INFORMATION SUPPLIED:
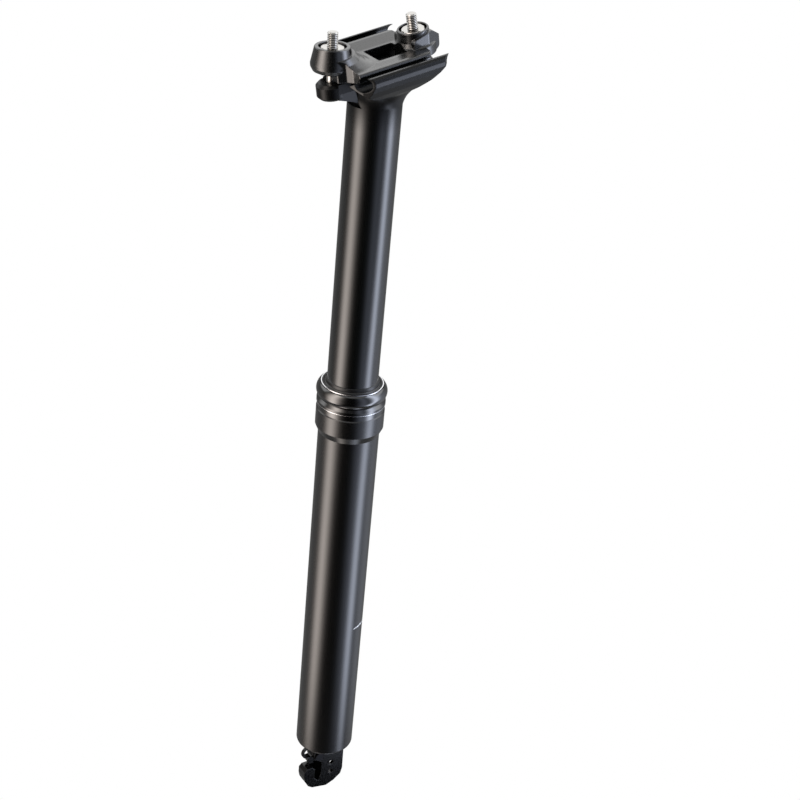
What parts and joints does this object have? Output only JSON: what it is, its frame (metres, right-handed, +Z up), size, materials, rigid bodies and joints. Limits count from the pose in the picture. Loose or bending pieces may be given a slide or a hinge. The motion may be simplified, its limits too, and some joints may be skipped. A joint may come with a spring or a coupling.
{
  "type": "dropper seatpost",
  "caption": "Telescoping bicycle seatpost with a gas-sprung inner post, threaded collar, two-bolt saddle clamp and a cable-pulled release lever at its foot.",
  "frame": {"origin": "on the post's axis at the minimum-insertion line of the outer tube, 85 mm above the tube's lower end", "axes": "+Z up the post towards the saddle, +X forward, +Y to the rider's left"},
  "size_m": [0.0646, 0.0528, 0.4511],
  "materials": {
    "black_anodised": "satin black anodised",
    "collar_black": "glossy black anodised",
    "stanchion_black": "glossy hard black anodised",
    "bracket_black": "satin black anodised",
    "lever_black": "satin black anodised",
    "clamp_black": "glossy black forged",
    "seal_rubber": "matt",
    "wiper_rubber": "matt",
    "foam": "open foam",
    "bushing_plastic": "filled plastic",
    "steel": "zinc plated",
    "bolt_steel": "bright",
    "chromed_rod": "hard chromed",
    "plain_aluminium": "machined",
    "brass": "machined"
  },
  "bodies": {
    "outer_tube": {"outer_tube": "black_anodised", "collar": "collar_black", "collar_o_ring": "seal_rubber", "foam_ring": "foam", "wiper_seal": "wiper_rubber", "backup_ring": "steel", "upper_bushing": "bushing_plastic", "release_bracket": "bracket_black", "plug_o_ring": "seal_rubber", "rod": "chromed_rod", "piston": "plain_aluminium", "piston_seal": "seal_rubber", "pivot_pin": "steel", "pivot_clip": "steel"},
    "inner_post": {"stanchion": "stanchion_black", "lower_bushing": "bushing_plastic", "guide_keys": "brass", "cartridge_cylinder": "plain_aluminium", "end_cap": "plain_aluminium", "gas_valve": "brass", "gland": "plain_aluminium", "rod_seal": "seal_rubber", "cartridge_retainer": "plain_aluminium", "top_out_bumper": "seal_rubber", "front_bolt": "bolt_steel", "rear_bolt": "bolt_steel", "front_washer": "steel", "rear_washer": "steel"},
    "floating_piston": {"floating_piston": "plain_aluminium", "floating_seal": "seal_rubber"},
    "saddle_clamp": {"lower_cradle": "clamp_black", "upper_clamp": "clamp_black"},
    "front_nut": {"front_nut": "bolt_steel"},
    "rear_nut": {"rear_nut": "bolt_steel"},
    "release_pin": {"release_pin": "steel", "valve_poppet": "bushing_plastic"},
    "cam_lever": {"cam_lever": "lever_black"}
  },
  "joints": [
    {"name": "post_travel", "type": "slide", "parent": "outer_tube", "child": "inner_post", "axis": [0, 0, 1], "range_m": [-0.125, 0], "stiffness_N_per_m": 120, "springref_m": 0.25},
    {"name": "floating_piston", "type": "slide", "parent": "inner_post", "child": "floating_piston", "axis": [0, 0, 1], "range_m": [0, 0.0315]},
    {"name": "clamp_tilt", "type": "hinge", "parent": "inner_post", "child": "saddle_clamp", "pos_m": [0.00577, 0, 0.32896], "axis": [0, 1, 0], "range_deg": [-2.8, 2.8]},
    {"name": "front_nut_run", "type": "slide", "parent": "inner_post", "child": "front_nut", "axis": [0.0436, 0, 0.999], "range_m": [-0.001, 0.001]},
    {"name": "rear_nut_run", "type": "slide", "parent": "inner_post", "child": "rear_nut", "axis": [0.2419, 0, 0.9703], "range_m": [-0.0011, 0.0011]},
    {"name": "release_pin_lift", "type": "slide", "parent": "outer_tube", "child": "release_pin", "axis": [0, 0, 1], "range_m": [0, 0.00205], "stiffness_N_per_m": 400, "springref_m": -0.002},
    {"name": "cam_lever_turn", "type": "hinge", "parent": "outer_tube", "child": "cam_lever", "pos_m": [0.005, 0, -0.09426], "axis": [0, 1, 0], "range_deg": [0, 24.5]}
  ],
  "couplings": [
    {"joint": "floating_piston", "follows": "post_travel", "ratio": -0.25},
    {"joint": "front_nut_run", "follows": "clamp_tilt", "m_per_rad": -0.019451},
    {"joint": "rear_nut_run", "follows": "clamp_tilt", "m_per_rad": 0.021656},
    {"joint": "cam_lever_turn", "follows": "release_pin_lift", "rad_per_m": 202}
  ]
}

TASK: Copy down the whole of the data above, matching it exactly.

TASK SOLUTION:
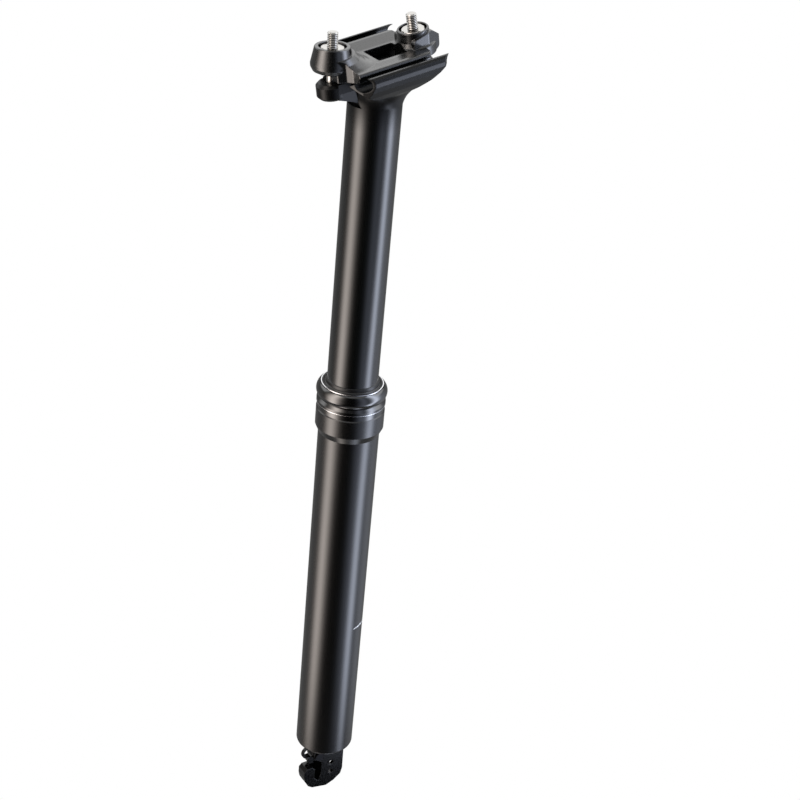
What parts and joints does this object have? Output only JSON: what it is, its frame (metres, right-handed, +Z up), size, materials, rigid bodies and joints. Limits count from the pose in the picture. Loose or bending pieces may be given a slide or a hinge. The motion may be simplified, its limits too, and some joints may be skipped. A joint may come with a spring or a coupling.
{
  "type": "dropper seatpost",
  "caption": "Telescoping bicycle seatpost with a gas-sprung inner post, threaded collar, two-bolt saddle clamp and a cable-pulled release lever at its foot.",
  "frame": {"origin": "on the post's axis at the minimum-insertion line of the outer tube, 85 mm above the tube's lower end", "axes": "+Z up the post towards the saddle, +X forward, +Y to the rider's left"},
  "size_m": [0.0646, 0.0528, 0.4511],
  "materials": {
    "black_anodised": "satin black anodised",
    "collar_black": "glossy black anodised",
    "stanchion_black": "glossy hard black anodised",
    "bracket_black": "satin black anodised",
    "lever_black": "satin black anodised",
    "clamp_black": "glossy black forged",
    "seal_rubber": "matt",
    "wiper_rubber": "matt",
    "foam": "open foam",
    "bushing_plastic": "filled plastic",
    "steel": "zinc plated",
    "bolt_steel": "bright",
    "chromed_rod": "hard chromed",
    "plain_aluminium": "machined",
    "brass": "machined"
  },
  "bodies": {
    "outer_tube": {"outer_tube": "black_anodised", "collar": "collar_black", "collar_o_ring": "seal_rubber", "foam_ring": "foam", "wiper_seal": "wiper_rubber", "backup_ring": "steel", "upper_bushing": "bushing_plastic", "release_bracket": "bracket_black", "plug_o_ring": "seal_rubber", "rod": "chromed_rod", "piston": "plain_aluminium", "piston_seal": "seal_rubber", "pivot_pin": "steel", "pivot_clip": "steel"},
    "inner_post": {"stanchion": "stanchion_black", "lower_bushing": "bushing_plastic", "guide_keys": "brass", "cartridge_cylinder": "plain_aluminium", "end_cap": "plain_aluminium", "gas_valve": "brass", "gland": "plain_aluminium", "rod_seal": "seal_rubber", "cartridge_retainer": "plain_aluminium", "top_out_bumper": "seal_rubber", "front_bolt": "bolt_steel", "rear_bolt": "bolt_steel", "front_washer": "steel", "rear_washer": "steel"},
    "floating_piston": {"floating_piston": "plain_aluminium", "floating_seal": "seal_rubber"},
    "saddle_clamp": {"lower_cradle": "clamp_black", "upper_clamp": "clamp_black"},
    "front_nut": {"front_nut": "bolt_steel"},
    "rear_nut": {"rear_nut": "bolt_steel"},
    "release_pin": {"release_pin": "steel", "valve_poppet": "bushing_plastic"},
    "cam_lever": {"cam_lever": "lever_black"}
  },
  "joints": [
    {"name": "post_travel", "type": "slide", "parent": "outer_tube", "child": "inner_post", "axis": [0, 0, 1], "range_m": [-0.125, 0], "stiffness_N_per_m": 120, "springref_m": 0.25},
    {"name": "floating_piston", "type": "slide", "parent": "inner_post", "child": "floating_piston", "axis": [0, 0, 1], "range_m": [0, 0.0315]},
    {"name": "clamp_tilt", "type": "hinge", "parent": "inner_post", "child": "saddle_clamp", "pos_m": [0.00577, 0, 0.32896], "axis": [0, 1, 0], "range_deg": [-2.8, 2.8]},
    {"name": "front_nut_run", "type": "slide", "parent": "inner_post", "child": "front_nut", "axis": [0.0436, 0, 0.999], "range_m": [-0.001, 0.001]},
    {"name": "rear_nut_run", "type": "slide", "parent": "inner_post", "child": "rear_nut", "axis": [0.2419, 0, 0.9703], "range_m": [-0.0011, 0.0011]},
    {"name": "release_pin_lift", "type": "slide", "parent": "outer_tube", "child": "release_pin", "axis": [0, 0, 1], "range_m": [0, 0.00205], "stiffness_N_per_m": 400, "springref_m": -0.002},
    {"name": "cam_lever_turn", "type": "hinge", "parent": "outer_tube", "child": "cam_lever", "pos_m": [0.005, 0, -0.09426], "axis": [0, 1, 0], "range_deg": [0, 24.5]}
  ],
  "couplings": [
    {"joint": "floating_piston", "follows": "post_travel", "ratio": -0.25},
    {"joint": "front_nut_run", "follows": "clamp_tilt", "m_per_rad": -0.019451},
    {"joint": "rear_nut_run", "follows": "clamp_tilt", "m_per_rad": 0.021656},
    {"joint": "cam_lever_turn", "follows": "release_pin_lift", "rad_per_m": 202}
  ]
}